I meant to post this a week or so ago, but Peter Merholz has put up the audio from presentations at this year’s inaugural IDEA conference in Seattle on the conference blog, saying
If you have only 30 minutes, then listen to Bruce Sterling’s closing keynote.
Honestly, though, there’s lots of great stuff here. Interaction designers will be keen on Dave Cronin, Jake Barton, Stamen, Fernanda Viegas, and Robert Kalin.
Brought to you by the IA Institute!
On the IxDA list, LukeW asked which metrics or criteria can be used to judge “good” interaction design. Kim Goodwin wrote an excellent reply, saying “A few of us at Cooper were kicking this question around with Hugh Dubberly several years ago. We came up with 4 criteria we felt applied to all sorts of design, not just interaction.”
Here four criteria boil down to some excellent ideals to shoot for:
- Ethical: Do no harm
- Purposeful: Help users accomplish their goals
- Pragmatic: Meet constraints and accomplish business goals
- Elegant: A good design is the simplest complete solution
The first rang a bell with me. I’ve been telling clients for years that I like to follow a sort of Hippocratic oath with web strategy. First of all, do no harm. Do not take away features the customer likes because you have something “better” coming. To quote Dave Winer, “don’t break users.”
Kim Goodwin elaborates this way:
Ideally, a designer’s first rule is the same as a physician’s: do no harm. In the case of surgery tools, car dashboards, and airplane cockpits, this is obvious: don’t kill people. However, even business software can do harm by wasting a user’s time, leading to errors, contributing to repetitive stress injuries, or just making people feel dumb. Of course, there are likely a few situations where this principle is challenging, such as a missile guidance system – if you had to design something of that sort, the principle might have to be interpreted as “minimize harm by making darn sure you hit the intended target.”
Engadget posted a video showing a complete interface walkthrough for Zune, demonstrating its UI and wireless sharing feature (via Edwin Booth, who posted the link to the IxDA list, saying, “If you’ve used Windows Media Center, it’s very similar”).
Chip Gettinger of Astoria Software interview Rahel Bailie about World Usability day, noted via Scott Abel, the content wrangler, who writes:
In addition to providing a succinct overview of usability, Bailie discusses why understanding the user experience is critical for information experts, content management professionals, and content management technology vendors alike.
Is usability related to content management? “Absolutely!” Bailie says. “Content management is about usability in two ways. First, the content management system itself has to be usable. The system developers need to understand the mental model of users in order for clients to be able use the system efficiently. Usability testing is critical here, to understand how the system can support business processes, instead of contorting processes to fit the system – which still happens all too often, I might add. Then, the CMS output has to be usable by the front-end users.”
Todd, our resident Windows guru, directed our intention to the Xbox Live Video HDTV and HD movie download platform written up at Engadget recently.

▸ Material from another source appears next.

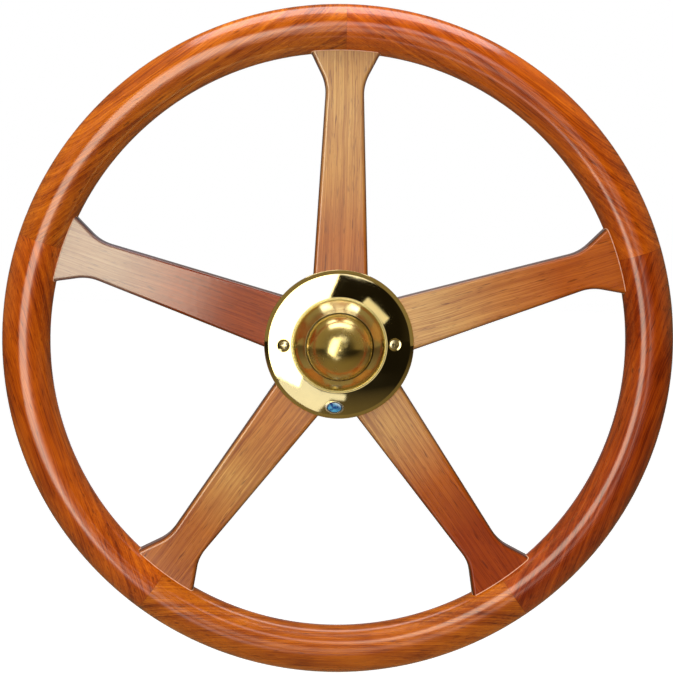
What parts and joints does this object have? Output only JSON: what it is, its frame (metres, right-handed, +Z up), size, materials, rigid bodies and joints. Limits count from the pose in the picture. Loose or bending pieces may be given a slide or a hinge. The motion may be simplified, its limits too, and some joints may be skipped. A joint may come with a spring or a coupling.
{
  "type": "boat steering wheel",
  "caption": "Round-section wooden rim on flat flared wooden spokes, clamped in a turned brass hub with a keyed shaft bore and a pull-off domed cap",
  "frame": {"origin": "on the shaft's axis, in the middle plane of the rim, inside the shaft bore", "axes": "+Y along the axis towards the helm, so the wheel's front faces -Y; +Z up, along the first spoke; +X to the right as seen from the front"},
  "size_m": [0.45, 0.0757, 0.45],
  "materials": {
    "rim_teak": "gloss varnish over teak",
    "spoke_teak": "satin varnish over teak",
    "dowel_wood": "raw",
    "hub_brass": "turned, satin",
    "polished_brass": "mirror polish",
    "dome_brass": "soft polish",
    "flange_screw_brass": "polished",
    "clamp_screw_steel": "plain",
    "seal_rubber": "matte",
    "badge_enamel": "plain blue enamel, unmarked"
  },
  "bodies": {
    "wheel": {"rim_felloe_1": "rim_teak", "rim_felloe_2": "rim_teak", "rim_felloe_3": "rim_teak", "rim_felloe_4": "rim_teak", "rim_felloe_5": "rim_teak", "spoke_1": "spoke_teak", "spoke_2": "spoke_teak", "spoke_3": "spoke_teak", "spoke_4": "spoke_teak", "spoke_5": "spoke_teak", "rim_dowels": "dowel_wood", "hub_body": "hub_brass", "back_plate": "hub_brass", "clamp_screws": "clamp_screw_steel", "front_flange": "polished_brass", "flange_screws": "flange_screw_brass", "collar_ring": "polished_brass", "badge_blank": "badge_enamel"},
    "cap": {"dome_cap": "dome_brass", "cap_seal": "seal_rubber"}
  },
  "joints": [
    {"name": "cap_pull", "type": "slide", "parent": "wheel", "child": "cap", "axis": [0, -1, 0], "range_m": [0, 0.04]}
  ]
}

Todd says, “See how simple it is? It doesn’t have a lot on the screen. There are muted colors in the background making it easy to identify the things that are focusable. It is easy to tell which item is in focus. It also doesn’t try to do everything, and it doesn’t keep all of the menu possibilities on the screen.”
One of the two panels I proposed for SXSW next spring garnered sufficient votes to make the cut. It’s the one on identity, presence, attention, trust, privacy and so on, called “Every Breath You Take.” I’m excited about moderating this panel and I’m in the process of pulling together the other panelists, which I’ll announce as soon as everything’s settled.

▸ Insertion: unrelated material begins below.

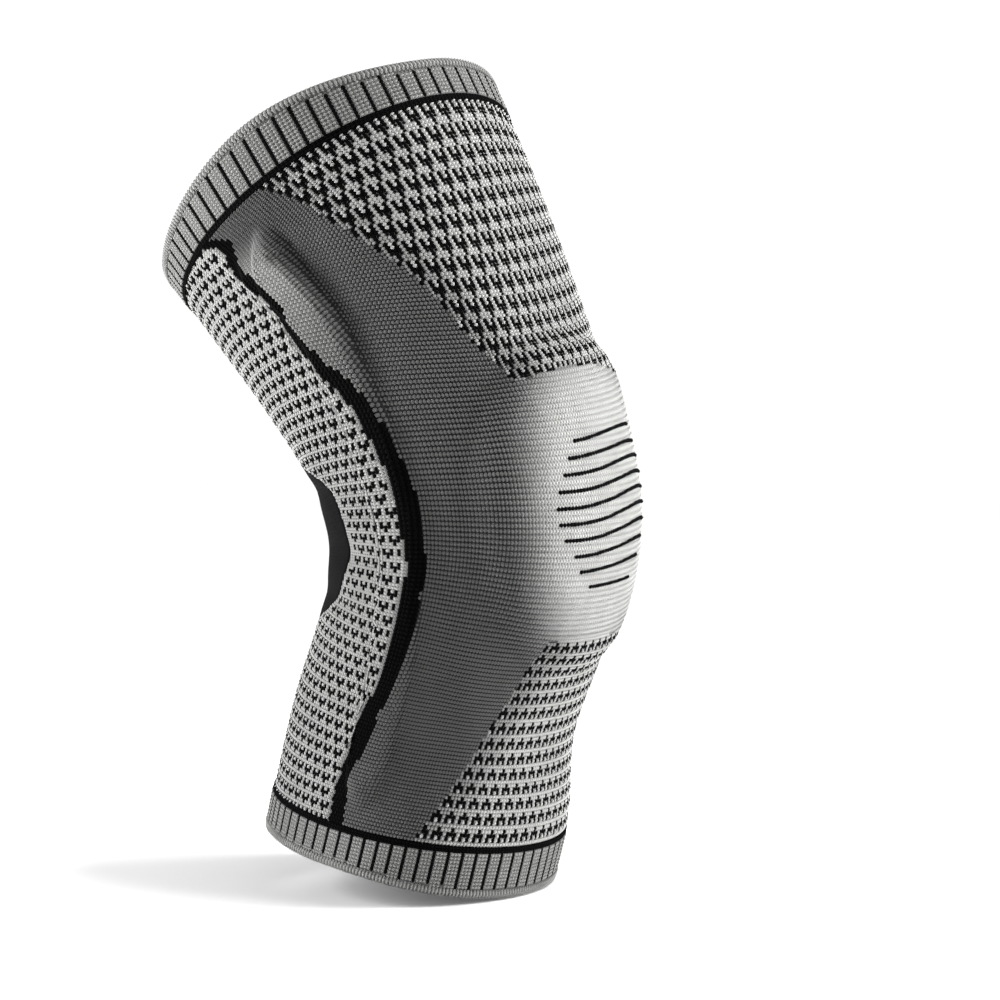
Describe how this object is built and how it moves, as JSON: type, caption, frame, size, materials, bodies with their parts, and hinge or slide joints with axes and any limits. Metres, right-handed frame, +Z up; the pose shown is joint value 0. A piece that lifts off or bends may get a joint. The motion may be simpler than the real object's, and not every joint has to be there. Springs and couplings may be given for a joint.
{
  "type": "knee sleeve",
  "caption": "Knitted compression sleeve in its worn, slightly bent form, with ribbed cuffs, mesh sides, a kneecap ring and side stays.",
  "frame": {"origin": "centre of the knee on the leg's axis, inside the open hollow, where a leg holds the sleeve", "axes": "+Z up the leg towards the thigh rim, the kneecap faces -Y, +X is the wearer's left"},
  "size_m": [0.1332, 0.1906, 0.3054],
  "materials": {
    "cuff_knit": "ribbed doubled knit",
    "black_knit": "plain knit",
    "light_knit": "plain knit with small black motifs",
    "mesh_knit": "pimpled mesh knit",
    "dark_knit": "smooth fine knit",
    "silicone": "smooth translucent silicone",
    "stay_steel": "flat spiral spring"
  },
  "bodies": {
    "root": {"thigh_cuff": "cuff_knit", "thigh_band": "black_knit", "thigh_panel": "light_knit", "patella_panel": "light_knit", "shin_panel": "light_knit", "side_panel_right": "mesh_knit", "side_panel_left": "mesh_knit", "side_stripe_right": "black_knit", "side_stripe_left": "black_knit", "back_panel": "light_knit", "popliteal_panel": "dark_knit", "calf_band": "black_knit", "calf_cuff": "cuff_knit", "patella_ring": "silicone", "side_stay_right": "stay_steel", "side_stay_left": "stay_steel"}
  },
  "joints": []
}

Meanwhile, the deadline for proposals for the IA Summit (also next March) just passed and I managed to get in one for a presentation on Mobile IA and another for a panel on Lessons from Failure. Additionally, I’ve signed on as a panelist for two other cool ideas proposed by other people that I’ll discuss here if and when they are approved. As a director I’ll be involved in the annual public meeting of the board of the IA Institute at the Summit as well.
Looks like March will once again be a busy conference / travel season for me, with SXSW in Austin as always and the Summit scheduled for Las Vegas later in the month.